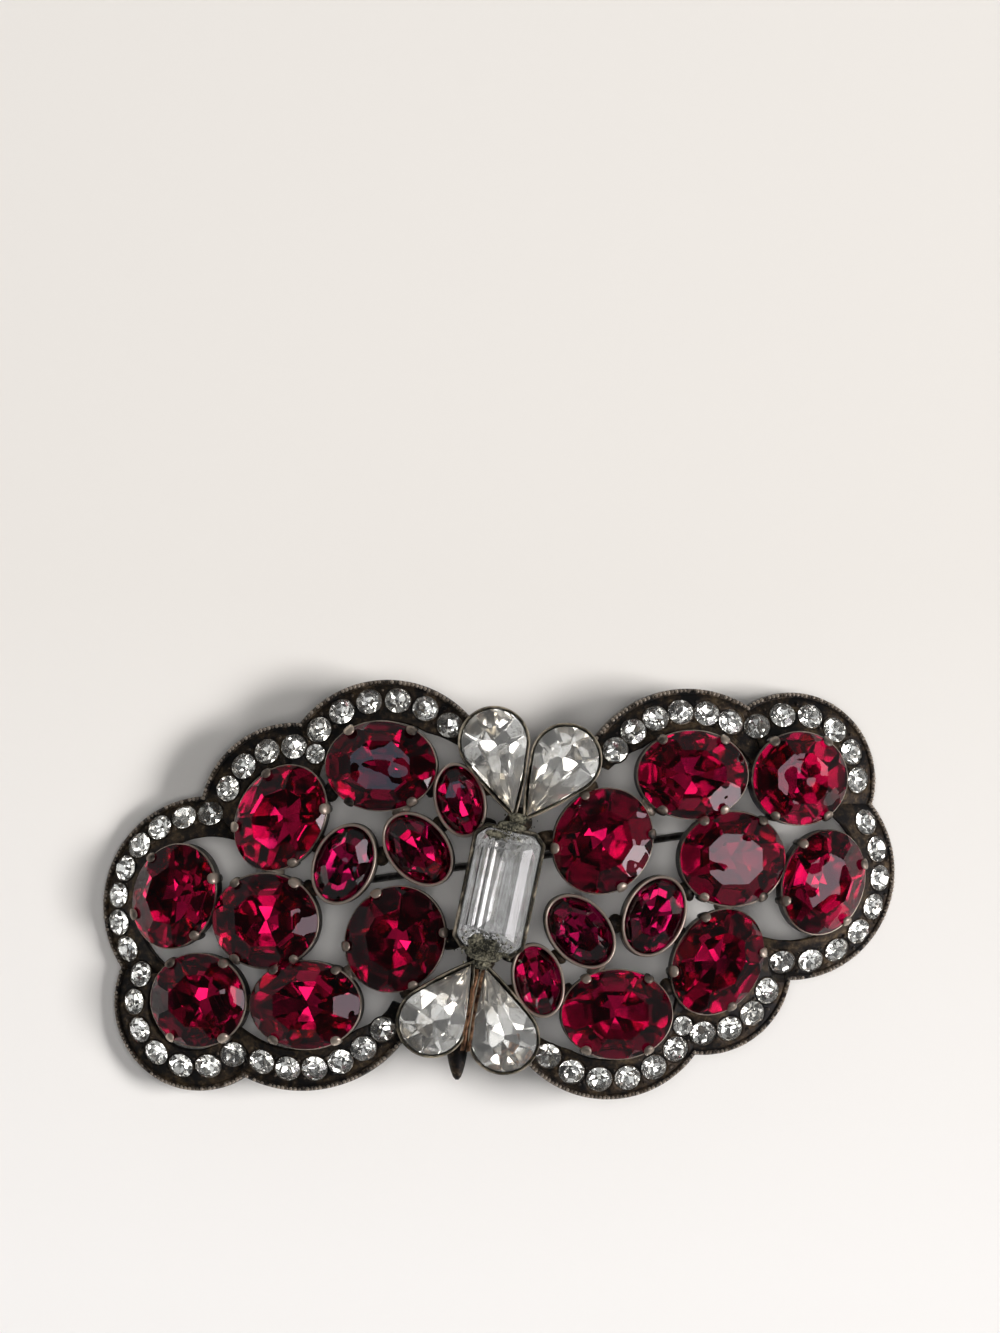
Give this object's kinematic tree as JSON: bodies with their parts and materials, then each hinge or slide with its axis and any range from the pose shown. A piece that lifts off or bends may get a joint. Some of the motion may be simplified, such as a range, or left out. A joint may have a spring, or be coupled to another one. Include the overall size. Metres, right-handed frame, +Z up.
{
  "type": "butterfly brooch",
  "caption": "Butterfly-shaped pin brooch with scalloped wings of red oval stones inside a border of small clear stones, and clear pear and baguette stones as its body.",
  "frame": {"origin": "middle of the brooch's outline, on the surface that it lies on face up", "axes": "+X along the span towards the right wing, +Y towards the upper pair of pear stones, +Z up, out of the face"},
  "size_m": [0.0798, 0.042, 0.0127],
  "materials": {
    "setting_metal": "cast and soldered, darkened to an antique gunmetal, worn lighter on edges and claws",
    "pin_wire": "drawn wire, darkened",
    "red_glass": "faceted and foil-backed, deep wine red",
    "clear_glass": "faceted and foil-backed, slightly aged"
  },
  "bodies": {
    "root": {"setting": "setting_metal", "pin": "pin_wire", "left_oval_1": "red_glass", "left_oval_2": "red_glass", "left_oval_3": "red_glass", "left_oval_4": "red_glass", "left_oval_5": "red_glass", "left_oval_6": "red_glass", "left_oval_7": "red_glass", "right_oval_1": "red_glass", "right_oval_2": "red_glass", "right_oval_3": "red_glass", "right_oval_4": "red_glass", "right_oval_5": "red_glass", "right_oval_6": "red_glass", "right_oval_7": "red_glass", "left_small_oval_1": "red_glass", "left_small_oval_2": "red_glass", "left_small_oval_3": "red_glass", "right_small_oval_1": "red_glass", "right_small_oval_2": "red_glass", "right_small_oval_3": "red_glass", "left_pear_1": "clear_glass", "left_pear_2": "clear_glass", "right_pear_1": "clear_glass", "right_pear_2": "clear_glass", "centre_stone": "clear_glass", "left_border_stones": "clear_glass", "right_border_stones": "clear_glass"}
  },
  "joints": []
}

| Directive |
Quote the entire listing above exactly.

| Task result |
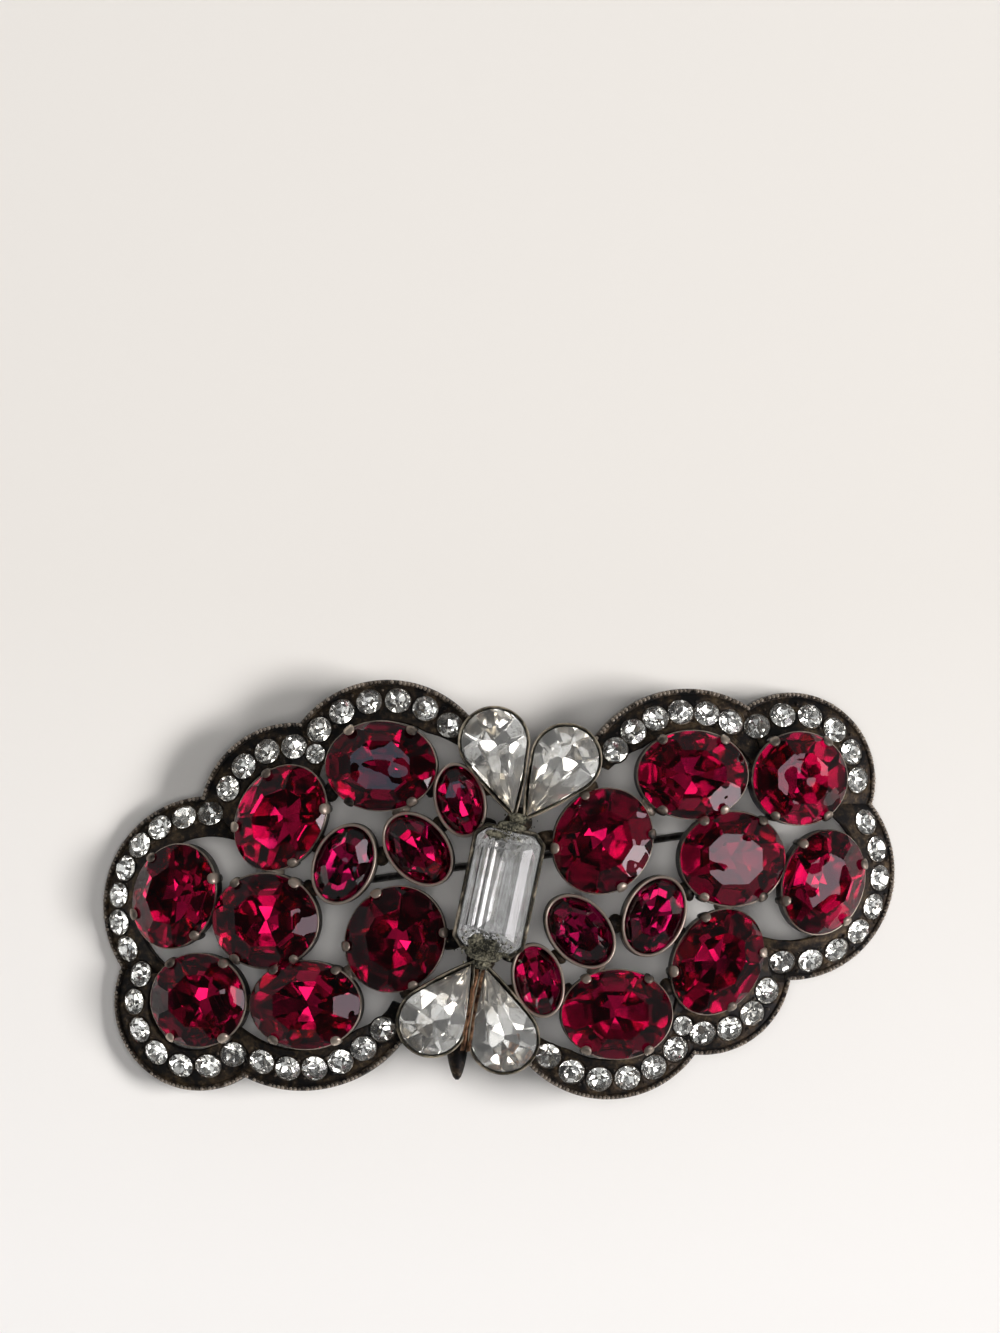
Give this object's kinematic tree as JSON: bodies with their parts and materials, then each hinge or slide with its axis and any range from the pose shown. A piece that lifts off or bends may get a joint. Some of the motion may be simplified, such as a range, or left out. A joint may have a spring, or be coupled to another one. Include the overall size. Metres, right-handed frame, +Z up.
{
  "type": "butterfly brooch",
  "caption": "Butterfly-shaped pin brooch with scalloped wings of red oval stones inside a border of small clear stones, and clear pear and baguette stones as its body.",
  "frame": {"origin": "middle of the brooch's outline, on the surface that it lies on face up", "axes": "+X along the span towards the right wing, +Y towards the upper pair of pear stones, +Z up, out of the face"},
  "size_m": [0.0798, 0.042, 0.0127],
  "materials": {
    "setting_metal": "cast and soldered, darkened to an antique gunmetal, worn lighter on edges and claws",
    "pin_wire": "drawn wire, darkened",
    "red_glass": "faceted and foil-backed, deep wine red",
    "clear_glass": "faceted and foil-backed, slightly aged"
  },
  "bodies": {
    "root": {"setting": "setting_metal", "pin": "pin_wire", "left_oval_1": "red_glass", "left_oval_2": "red_glass", "left_oval_3": "red_glass", "left_oval_4": "red_glass", "left_oval_5": "red_glass", "left_oval_6": "red_glass", "left_oval_7": "red_glass", "right_oval_1": "red_glass", "right_oval_2": "red_glass", "right_oval_3": "red_glass", "right_oval_4": "red_glass", "right_oval_5": "red_glass", "right_oval_6": "red_glass", "right_oval_7": "red_glass", "left_small_oval_1": "red_glass", "left_small_oval_2": "red_glass", "left_small_oval_3": "red_glass", "right_small_oval_1": "red_glass", "right_small_oval_2": "red_glass", "right_small_oval_3": "red_glass", "left_pear_1": "clear_glass", "left_pear_2": "clear_glass", "right_pear_1": "clear_glass", "right_pear_2": "clear_glass", "centre_stone": "clear_glass", "left_border_stones": "clear_glass", "right_border_stones": "clear_glass"}
  },
  "joints": []
}